The Navajo code talker program was designed to create a code to communicate with troops during World War II. The Japanese were unable to break the code primarily because it was translated from the Navajo language, and U.S. enemies assumed it was in English.
Vandever Sr. served with hundreds of other members of the Navajo tribe who trained in code talking during the war. There were between 375 and 420 Navajo tribe members in the war that used the code to send troop movements, tactics and other orders over radio and telephone.
The Navajo code talker program was a key factor in the U.S. victories at Iwo Jima and Saipan.
He enlisted in the Marines on March 26, 1943, and ended up serving in combat in Guam, Marianas Islands, Okinawa, Window Rock, Arizona, the northern Solomon Islands, Bougainville, Emirau Islands, Ryukyus Islands, Occupation of Japan, and Occupation of China. He was honorably discharged on Jan. 22, 1946.
Vandever Sr. was married to his wife Bessie, who died last September, for 73 years. He is survived by eight children, 36 grandchildren, 55 great-grandchildren, and one great-great-grandchild.
Vandever’s passing has sparked many responses from local politicians in the region.
Sen. Martha McSally of Arizona, a former fighter pilot and veteran, tweeted her condolences.

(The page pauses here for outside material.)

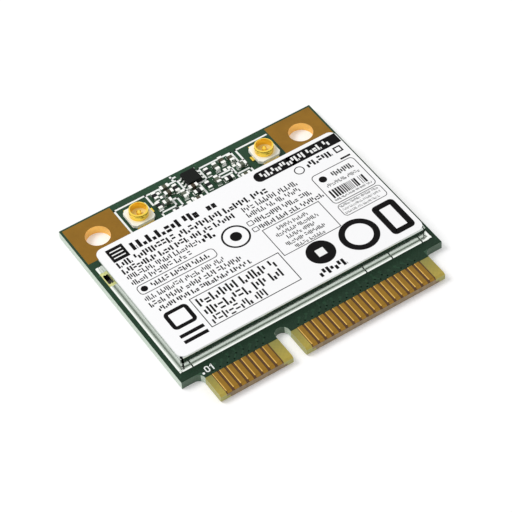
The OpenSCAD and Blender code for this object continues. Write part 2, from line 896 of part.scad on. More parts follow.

“Saddened to learn of the loss of Joe Vandever Sr. I had the honor of meeting this hero last August in Window Rock on National Navajo Code Talkers Day,” McSally wrote. “As a teenager, he bravely answered the call to serve our country in WWII.”
Saddened to learn of the loss of Joe Vandever Sr. I had the honor of meeting this hero last August in Window Rock on National Navajo Code Talkers Day. As a teenager, he bravely answered the call to serve our country in WWII. https://t.co/yC7O8BctGY
— Martha McSally (@SenMcSallyAZ) January 31, 2020
“We received word that we lost a true Navajo and American hero, Navajo Code Talker Joe Vandever Sr.,” said Speaker Seth Damon with the 24th Navajo Nation Council in a news release. “Godspeed to him during his next journey.”
“It is disheartening news to hear of the loss of another Navajo Nation and U.S. national war hero,” said 24th Navajo National Council Chairman Daniel Tso in the release. “Fellow Navajo Code Talkers relayed stores of hero Joe Vandever Sr. orating protection prayers for all while in the field of battle. This is truly a value: thinking of protecting one’s fellow Navajo. Godspeed, hero Joe Vandever Sr.”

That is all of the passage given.